Thermal transport of the frustrated spin-chain mineral linarite: Magnetic heat transport and strong spin-phonon scattering

TL;DR

This study investigates the thermal conductivity of the frustrated spin-chain mineral linarite, revealing strong spin-phonon scattering effects, magnetic fluctuation influences, and evidence of magnon heat transport in various magnetic phases.

Contribution

It provides the first detailed analysis of phonon and magnon thermal transport in linarite, highlighting the impact of magnetic frustration and critical fluctuations on heat conduction.

Findings

Phonons dominate heat transport but are strongly scattered at magnetic phase boundaries.

Magnetic fluctuations suppress thermal conductivity even above magnetic ordering temperatures.
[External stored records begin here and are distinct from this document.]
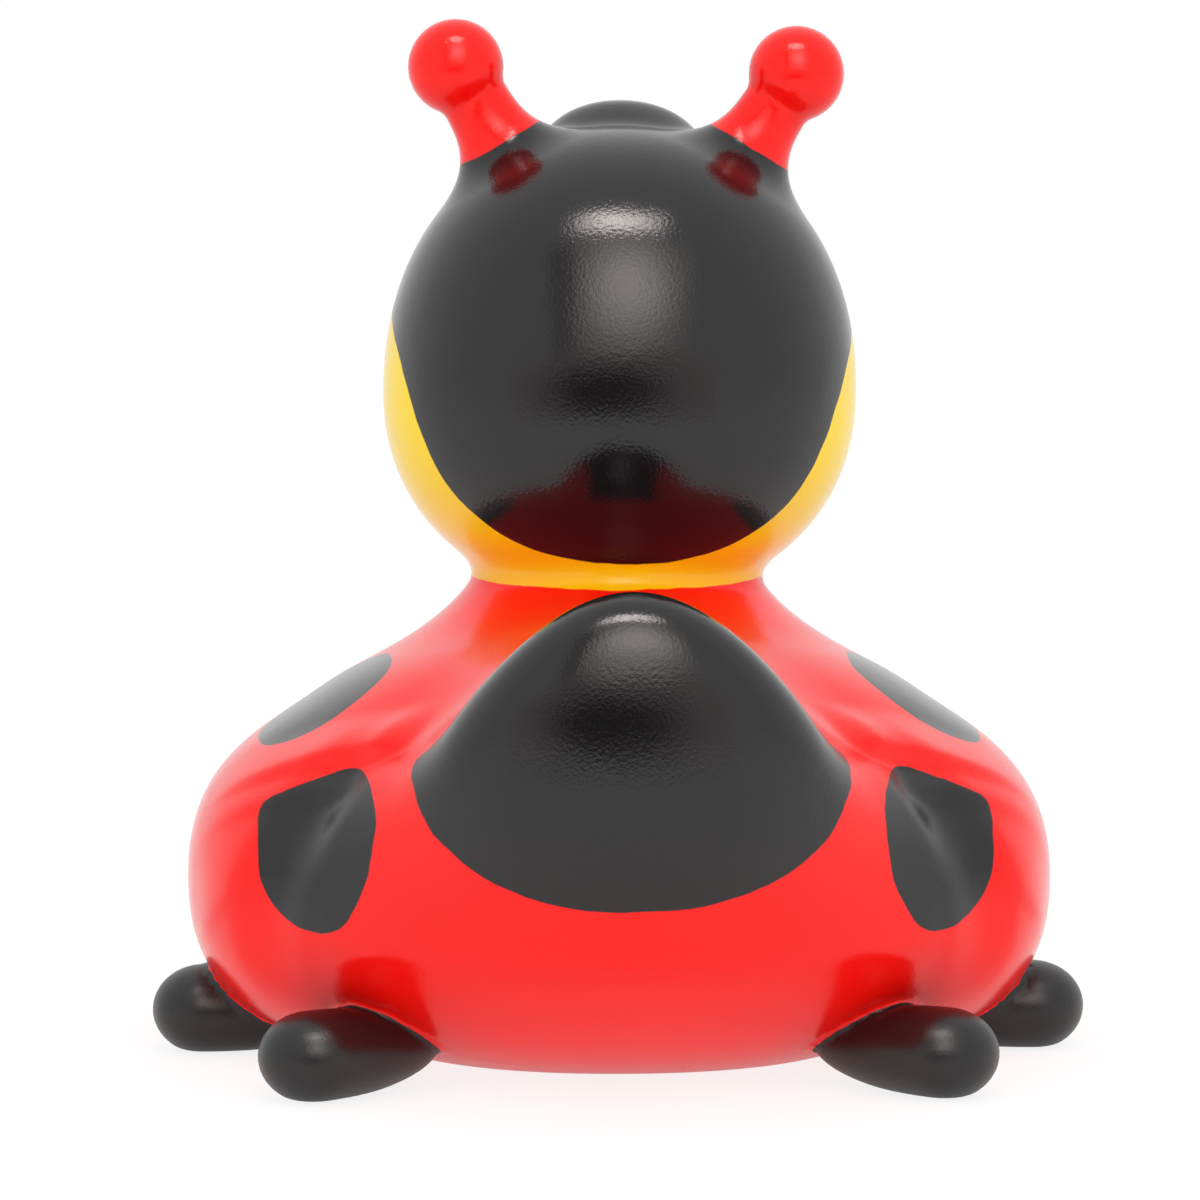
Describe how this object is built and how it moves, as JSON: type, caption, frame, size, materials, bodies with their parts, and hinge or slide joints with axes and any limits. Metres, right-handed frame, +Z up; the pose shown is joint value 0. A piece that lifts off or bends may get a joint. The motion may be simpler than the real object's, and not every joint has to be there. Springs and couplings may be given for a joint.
{
  "type": "rubber duck",
  "caption": "Hollow painted rubber duck dressed as a ladybird, with a hooded head, ball antennae, folded wings, a raised tail and small black feet; it rests on its flat base.",
  "frame": {"origin": "middle of the footprint, on the surface that the duck stands on", "axes": "+Z up, the face looks along -Y, the tail points along +Y, and the duck's left side is +X"},
  "size_m": [0.0806, 0.0841, 0.0883],
  "materials": {
    "painted_rubber": "gloss"
  },
  "bodies": {
    "root": {"duck": "painted_rubber"}
  },
  "joints": []
}
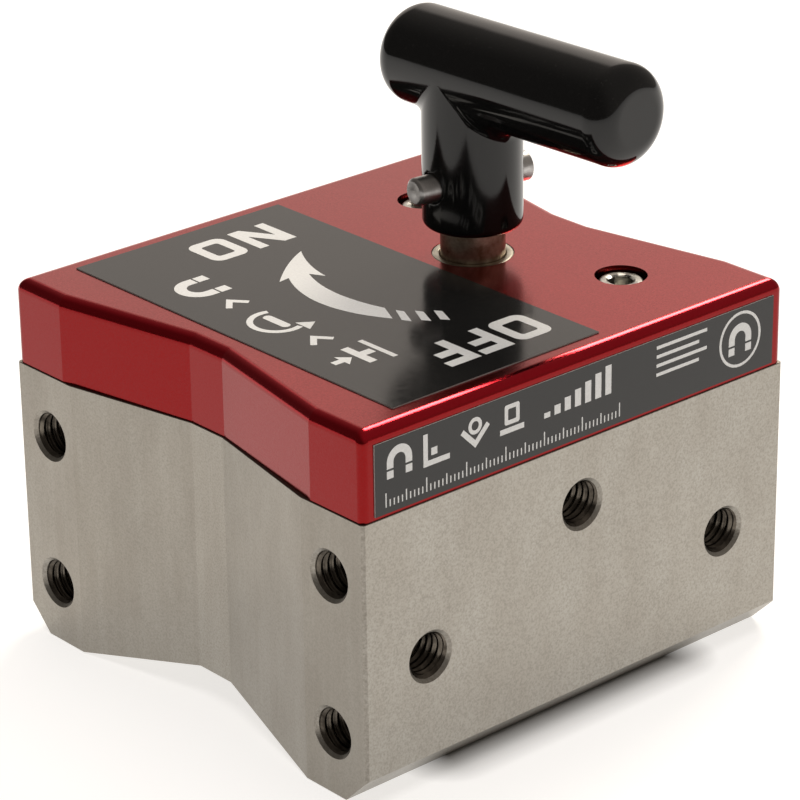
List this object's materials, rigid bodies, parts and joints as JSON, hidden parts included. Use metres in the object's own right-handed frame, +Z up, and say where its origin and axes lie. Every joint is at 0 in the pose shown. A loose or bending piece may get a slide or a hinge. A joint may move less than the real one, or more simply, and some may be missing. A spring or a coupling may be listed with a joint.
{
  "type": "switchable magnetic welding square",
  "caption": "Rectangular steel welding magnet with V grooves in both ends and the underside, a red cover, and a T-handle pushed down and turned to switch it on and off.",
  "frame": {"origin": "centre of the underside, on the plane that the base rests on", "axes": "+Z up along the handle's shaft, +X from one V-grooved end to the other, -Y out of the labelled front face"},
  "size_m": [0.112, 0.1062, 0.1271],
  "materials": {
    "housing_steel": "fine blasted, warm grey",
    "red_anodised": "satin red anodised aluminium",
    "screw_steel": "satin",
    "seal_rubber": "matt",
    "bush_metal": "turned",
    "magnet_plating": "nickel plated, semi-gloss",
    "brass": "turned",
    "thrust_plastic": "smooth",
    "label_black": "satin film",
    "carrier_aluminium": "turned",
    "gear_steel": "machined",
    "spring_steel": "drawn wire",
    "shaft_steel": "turned, brownish",
    "handle_black": "gloss dipped vinyl",
    "pin_steel": "ground"
  },
  "bodies": {
    "body": {"housing": "housing_steel", "cover": "red_anodised", "cover_screws": "screw_steel", "cover_dowels": "screw_steel", "cover_seal": "seal_rubber", "shaft_bush": "bush_metal", "shaft_seal": "seal_rubber", "lock_plate": "screw_steel", "lock_plate_screws": "screw_steel", "idler_pin": "screw_steel", "lower_magnet_right": "magnet_plating", "lower_magnet_left": "magnet_plating", "magnet_keys": "brass", "thrust_discs": "thrust_plastic", "top_label": "label_black", "side_label": "label_black"},
    "drive_rotor": {"upper_magnet_right": "magnet_plating", "drive_carrier": "carrier_aluminium", "drive_gear": "gear_steel", "drive_gear_pin": "screw_steel", "return_spring": "spring_steel"},
    "idler_rotor": {"upper_magnet_left": "magnet_plating", "idler_carrier": "carrier_aluminium", "idler_gear": "gear_steel", "idler_gear_pin": "screw_steel"},
    "handle": {"shaft": "shaft_steel", "lock_pin": "screw_steel", "handle_core": "shaft_steel", "handle_coating": "handle_black", "handle_pin": "pin_steel"}
  },
  "joints": [
    {"name": "handle_turn", "type": "hinge", "parent": "body", "child": "drive_rotor", "pos_m": [0.0205, 0, 0.06], "axis": [0, 0, 1], "range_deg": [-180, 0]},
    {"name": "idler_turn", "type": "hinge", "parent": "body", "child": "idler_rotor", "pos_m": [-0.0205, 0, 0.06], "axis": [0, 0, 1], "range_deg": [0, 180]},
    {"name": "handle_push", "type": "slide", "parent": "drive_rotor", "child": "handle", "axis": [0, 0, -1], "range_m": [0, 0.0048], "stiffness_N_per_m": 1500, "springref_m": -0.006, "deforming": ["return_spring"]}
  ],
  "couplings": [
    {"joint": "idler_turn", "follows": "handle_turn", "ratio": -1}
  ]
}
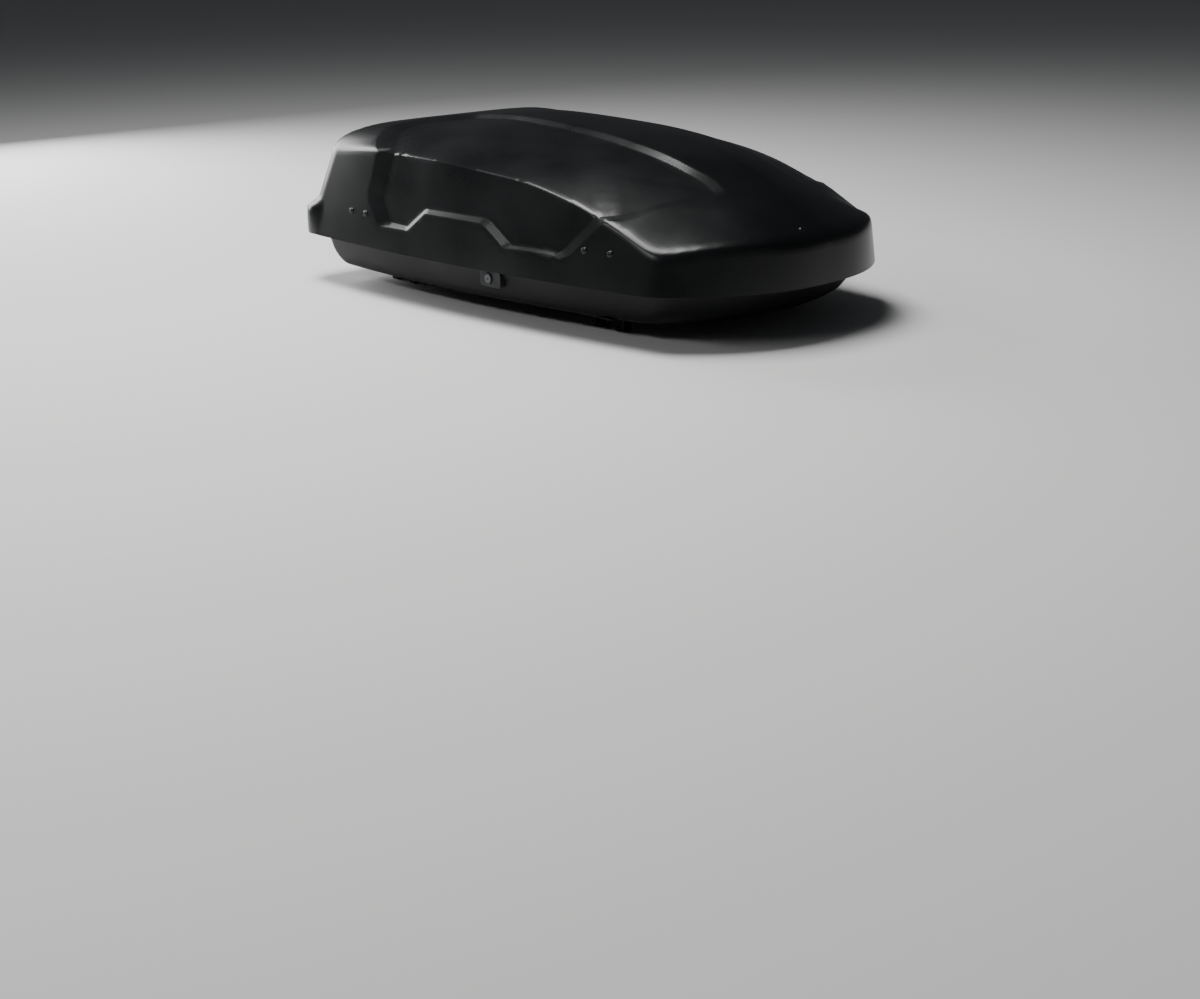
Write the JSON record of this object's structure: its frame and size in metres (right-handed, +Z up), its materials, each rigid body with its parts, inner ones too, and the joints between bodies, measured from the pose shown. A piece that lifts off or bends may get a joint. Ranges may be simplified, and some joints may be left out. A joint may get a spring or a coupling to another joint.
{
  "type": "roof cargo box",
  "caption": "Black roof cargo box for a car, with a two-way opening lid on lifter arms, key locks each side and quick clamps for two roof bars",
  "frame": {"origin": "Centre of the bounding box in plan, at its lowest level, the underside of the clamp claws", "axes": "X forward along the length, Y to the left of the car, Z up"},
  "size_m": [1.395, 0.9018, 0.4294],
  "materials": {
    "lid_abs": "fine-grained vacuum-formed ABS, satin black",
    "tray_abs": "coarser-grained vacuum-formed ABS, matte black",
    "plug_plastic": "moulded black plastic rivet heads",
    "zinc_steel": "bright zinc-plated steel",
    "mill_aluminium": "mill-finish extruded aluminium",
    "galvanised_steel": "galvanised pressed steel strip",
    "black_steel": "black powder-coated steel",
    "moulded_nylon": "glass-filled nylon, dull black",
    "grip_plastic": "grey moulded grip plastic",
    "dipped_rubber": "rubber-dipped steel claw",
    "lock_chrome": "dull nickel-plated lock barrel"
  },
  "bodies": {
    "base": {"base_tray": "tray_abs", "tray_rivets": "zinc_steel", "side_beam_left": "mill_aluminium", "side_beam_right": "mill_aluminium", "hinge_seats_left": "moulded_nylon", "hinge_seats_right": "moulded_nylon", "lock_housing_left": "moulded_nylon", "lock_housing_right": "moulded_nylon", "base_bracket_front": "galvanised_steel", "base_bracket_rear": "galvanised_steel", "lifter_spring_front": "black_steel", "lifter_spring_rear": "black_steel", "base_pivot_front": "zinc_steel", "base_pivot_rear": "zinc_steel", "clamp_track_front_left": "mill_aluminium", "clamp_track_front_right": "mill_aluminium", "clamp_track_rear_left": "mill_aluminium", "clamp_track_rear_right": "mill_aluminium"},
    "lifter_rear": {"lifter_arm_rear": "black_steel"},
    "lifter_front": {"lifter_arm_front": "black_steel"},
    "lid": {"lid_shell": "lid_abs", "lid_plugs": "plug_plastic", "lid_rail_left": "mill_aluminium", "lid_rail_right": "mill_aluminium", "lid_pins_left": "zinc_steel", "lid_pins_right": "zinc_steel", "lid_bracket_front": "galvanised_steel", "lid_bracket_rear": "galvanised_steel", "lid_pivot_front": "zinc_steel", "lid_pivot_rear": "zinc_steel"},
    "latch_left": {"latch_rail_left": "galvanised_steel"},
    "lock_left": {"lock_cylinder_left": "lock_chrome"},
    "latch_right": {"latch_rail_right": "galvanised_steel"},
    "lock_right": {"lock_cylinder_right": "lock_chrome"},
    "clamp_front_left": {"clamp_housing_front_left": "moulded_nylon"},
    "knob_front_left": {"clamp_knob_front_left": "grip_plastic", "clamp_shaft_front_left": "zinc_steel"},
    "claw_fore_body_front_left": {"claw_fore_front_left": "dipped_rubber"},
    "claw_aft_body_front_left": {"claw_aft_front_left": "dipped_rubber"},
    "clamp_front_right": {"clamp_housing_front_right": "moulded_nylon"},
    "knob_front_right": {"clamp_knob_front_right": "grip_plastic", "clamp_shaft_front_right": "zinc_steel"},
    "claw_fore_body_front_right": {"claw_fore_front_right": "dipped_rubber"},
    "claw_aft_body_front_right": {"claw_aft_front_right": "dipped_rubber"},
    "clamp_rear_left": {"clamp_housing_rear_left": "moulded_nylon"},
    "knob_rear_left": {"clamp_knob_rear_left": "grip_plastic", "clamp_shaft_rear_left": "zinc_steel"},
    "claw_fore_body_rear_left": {"claw_fore_rear_left": "dipped_rubber"},
    "claw_aft_body_rear_left": {"claw_aft_rear_left": "dipped_rubber"},
    "clamp_rear_right": {"clamp_housing_rear_right": "moulded_nylon"},
    "knob_rear_right": {"clamp_knob_rear_right": "grip_plastic", "clamp_shaft_rear_right": "zinc_steel"},
    "claw_fore_body_rear_right": {"claw_fore_rear_right": "dipped_rubber"},
    "claw_aft_body_rear_right": {"claw_aft_rear_right": "dipped_rubber"}
  },
  "joints": [
    {"name": "open_from_right", "type": "hinge", "parent": "base", "child": "lifter_rear", "pos_m": [-0.545, 0.35, 0.137], "axis": [-1, 0, 0], "range_deg": [0, 40]},
    {"name": "open_from_left", "type": "hinge", "parent": "lifter_rear", "child": "lid", "pos_m": [-0.545, -0.35, 0.137], "axis": [1, 0, 0], "range_deg": [0, 40]},
    {"name": "front_lifter_swing", "type": "hinge", "parent": "base", "child": "lifter_front", "pos_m": [0.262, 0.35, 0.137], "axis": [-1, 0, 0], "range_deg": [0, 40]},
    {"name": "key_turn_left", "type": "hinge", "parent": "base", "child": "lock_left", "pos_m": [0.01, 0.38, 0.097], "axis": [0, 1, 0], "range_deg": [0, 90]},
    {"name": "latch_slide_left", "type": "slide", "parent": "base", "child": "latch_left", "axis": [1, 0, 0], "range_m": [0, 0.014]},
    {"name": "key_turn_right", "type": "hinge", "parent": "base", "child": "lock_right", "pos_m": [0.01, -0.38, 0.097], "axis": [0, 1, 0], "range_deg": [0, 90]},
    {"name": "latch_slide_right", "type": "slide", "parent": "base", "child": "latch_right", "axis": [1, 0, 0], "range_m": [0, 0.014]},
    {"name": "clamp_shift_front_left", "type": "slide", "parent": "base", "child": "clamp_front_left", "axis": [1, 0, 0], "range_m": [-0.04, 0.04]},
    {"name": "knob_turn_front_left", "type": "hinge", "parent": "clamp_front_left", "child": "knob_front_left", "pos_m": [0.28, 0.255, 0.08], "axis": [0, 0, 1], "range_deg": [0, 171.9]},
    {"name": "fore_grip_front_left", "type": "slide", "parent": "clamp_front_left", "child": "claw_fore_body_front_left", "axis": [1, 0, 0], "range_m": [0, 0.024]},
    {"name": "aft_grip_front_left", "type": "slide", "parent": "clamp_front_left", "child": "claw_aft_body_front_left", "axis": [-1, 0, 0], "range_m": [0, 0.024]},
    {"name": "clamp_shift_front_right", "type": "slide", "parent": "base", "child": "clamp_front_right", "axis": [1, 0, 0], "range_m": [-0.04, 0.04]},
    {"name": "knob_turn_front_right", "type": "hinge", "parent": "clamp_front_right", "child": "knob_front_right", "pos_m": [0.28, -0.255, 0.08], "axis": [0, 0, 1], "range_deg": [0, 171.9]},
    {"name": "fore_grip_front_right", "type": "slide", "parent": "clamp_front_right", "child": "claw_fore_body_front_right", "axis": [1, 0, 0], "range_m": [0, 0.024]},
    {"name": "aft_grip_front_right", "type": "slide", "parent": "clamp_front_right", "child": "claw_aft_body_front_right", "axis": [-1, 0, 0], "range_m": [0, 0.024]},
    {"name": "clamp_shift_rear_left", "type": "slide", "parent": "base", "child": "clamp_rear_left", "axis": [1, 0, 0], "range_m": [-0.04, 0.04]},
    {"name": "knob_turn_rear_left", "type": "hinge", "parent": "clamp_rear_left", "child": "knob_rear_left", "pos_m": [-0.48, 0.255, 0.08], "axis": [0, 0, 1], "range_deg": [0, 171.9]},
    {"name": "fore_grip_rear_left", "type": "slide", "parent": "clamp_rear_left", "child": "claw_fore_body_rear_left", "axis": [1, 0, 0], "range_m": [0, 0.024]},
    {"name": "aft_grip_rear_left", "type": "slide", "parent": "clamp_rear_left", "child": "claw_aft_body_rear_left", "axis": [-1, 0, 0], "range_m": [0, 0.024]},
    {"name": "clamp_shift_rear_right", "type": "slide", "parent": "base", "child": "clamp_rear_right", "axis": [1, 0, 0], "range_m": [-0.04, 0.04]},
    {"name": "knob_turn_rear_right", "type": "hinge", "parent": "clamp_rear_right", "child": "knob_rear_right", "pos_m": [-0.48, -0.255, 0.08], "axis": [0, 0, 1], "range_deg": [0, 171.9]},
    {"name": "fore_grip_rear_right", "type": "slide", "parent": "clamp_rear_right", "child": "claw_fore_body_rear_right", "axis": [1, 0, 0], "range_m": [0, 0.024]},
    {"name": "aft_grip_rear_right", "type": "slide", "parent": "clamp_rear_right", "child": "claw_aft_body_rear_right", "axis": [-1, 0, 0], "range_m": [0, 0.024]}
  ],
  "couplings": [
    {"joint": "front_lifter_swing", "follows": "open_from_right", "ratio": 1},
    {"joint": "key_turn_left", "follows": "latch_slide_left", "rad_per_m": 112.19},
    {"joint": "key_turn_right", "follows": "latch_slide_right", "rad_per_m": 112.19},
    {"joint": "knob_turn_front_left", "follows": "fore_grip_front_left", "rad_per_m": 125},
    {"joint": "aft_grip_front_left", "follows": "fore_grip_front_left", "ratio": 1},
    {"joint": "knob_turn_front_right", "follows": "fore_grip_front_right", "rad_per_m": 125},
    {"joint": "aft_grip_front_right", "follows": "fore_grip_front_right", "ratio": 1},
    {"joint": "knob_turn_rear_left", "follows": "fore_grip_rear_left", "rad_per_m": 125},
    {"joint": "aft_grip_rear_left", "follows": "fore_grip_rear_left", "ratio": 1},
    {"joint": "knob_turn_rear_right", "follows": "fore_grip_rear_right", "rad_per_m": 125},
    {"joint": "aft_grip_rear_right", "follows": "fore_grip_rear_right", "ratio": 1}
  ]
}
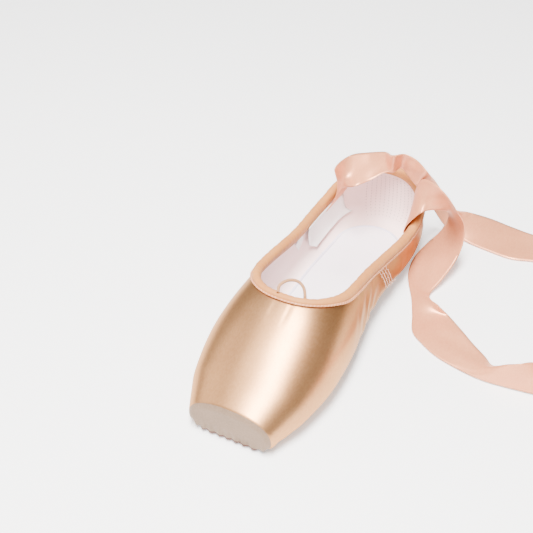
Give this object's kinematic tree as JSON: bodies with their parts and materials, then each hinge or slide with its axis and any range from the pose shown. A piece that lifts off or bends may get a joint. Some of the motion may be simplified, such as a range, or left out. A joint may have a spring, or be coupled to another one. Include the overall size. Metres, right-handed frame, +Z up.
{
  "type": "pointe shoe",
  "caption": "Empty satin pointe shoe with a flat toe platform, open bound collar, leather outsole and long loose ribbons.",
  "frame": {"origin": "on the floor under the middle of the shoe body's bounding box", "axes": "+Z up from the floor, -Y towards the toe platform, +Y towards the heel, X across; X = 0 is the plane of symmetry of the shoe body"},
  "size_m": [0.2657, 0.312, 0.0731],
  "materials": {
    "satin": "satin weave, golden peach",
    "sole_leather": "matt suede leather",
    "insole_cloth": "matt cloth, near white",
    "binding_cloth": "matt cotton tape, peach beige",
    "cord": "braided elastic cord",
    "ribbon_satin": "soft satin ribbon, pink peach"
  },
  "bodies": {
    "root": {"upper": "satin", "outsole": "sole_leather", "insole": "insole_cloth", "binding": "binding_cloth", "drawstring_loop": "cord", "ribbon_left": "ribbon_satin", "ribbon_right": "ribbon_satin"}
  },
  "joints": []
}
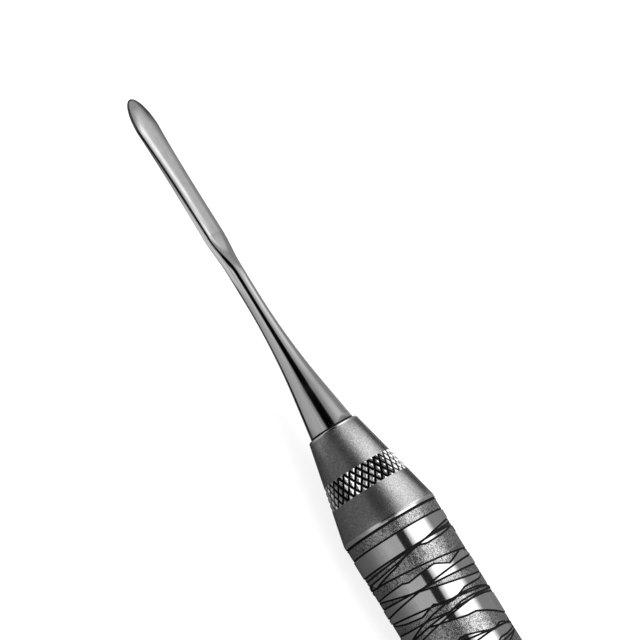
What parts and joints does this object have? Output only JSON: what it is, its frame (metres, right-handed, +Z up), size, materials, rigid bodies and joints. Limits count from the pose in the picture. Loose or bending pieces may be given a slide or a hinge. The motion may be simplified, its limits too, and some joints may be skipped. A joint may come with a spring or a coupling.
{
  "type": "periosteal elevator",
  "caption": "Slender two-faced blade with a rounded nose on a flared shank, in a round hollow handle with a knurled cone and a banded grip.",
  "frame": {"origin": "on the floor, below the middle of the instrument as it lies on its handle", "axes": "+X along the instrument towards the blade's apex, +Y across the blade's width, +Z up, square to the blade's face"},
  "size_m": [0.149, 0.01, 0.01],
  "materials": {
    "tip_steel": "polished stainless steel, the blade's faces finely ground",
    "cone_steel": "satin bead-blasted stainless steel with a bright knurled ring",
    "grip_steel": "polished lands between sunk stippled bands",
    "cap_steel": "satin bead-blasted stainless steel"
  },
  "bodies": {
    "root": {"working_tip": "tip_steel", "front_cone": "cone_steel", "handle_tube": "grip_steel", "end_cap": "cap_steel"}
  },
  "joints": []
}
Magnon heat transport is observed with a mean free path of about 1000 lattice spacings.

Abstract

The mineral linarite (PbCuSO$_4$(OH)$_2$) forms a monoclinic structure where a sequence of Cu(OH)$_2$ units forms a spin-$\frac{1}{2}$ chain. Competing ferromagnetic nearest-neighbor ($J_1$) and antiferromagnetic next-nearest-neighbor interactions ($J_2$) in this quasi-one-dimensional spin structure imply magnetic frustration and lead to magnetic ordering below $T_N =$2.8 K in a mutliferroic elliptical spin-spiral ground state. Upon the application of a magnetic field along the spin-chain direction, distinct magnetically ordered phases can be induced. We studied the thermal conductivity $\kappa$ in this material across the magnetic phase diagram as well as in the paramagnetic regime in the temperature ranges 0.07-1 K and 9-300 K. We found that in linarite the heat is carried mainly by phonons but shows a peculiar non-monotonic behavior in field. In particular, $\kappa$ is highly suppressed at the magnetic phase boundaries, indicative of strong scattering of the phonons off critical magnetic fluctuations. Even at temperatures far above the magnetically ordered phases, the phononic thermal conductivity is reduced due to scattering off magnetic fluctuations. The mean free path due to spin-phonon scattering ($l_{\text{spin-phonon}}$) was determined as function of temperature. A power law behavior was observed mainly above 0.5 K indicating the thermal activation of spin fluctuations. In the critical regime close to the saturation field, $l_{\text{spin-phonon}}$ shows a $1/T$ dependence. Furthermore, a magnon thermal transport channel was verified in the helical magnetic phase. We estimate a magnon mean free path which corresponds to about 1000 lattice spacings.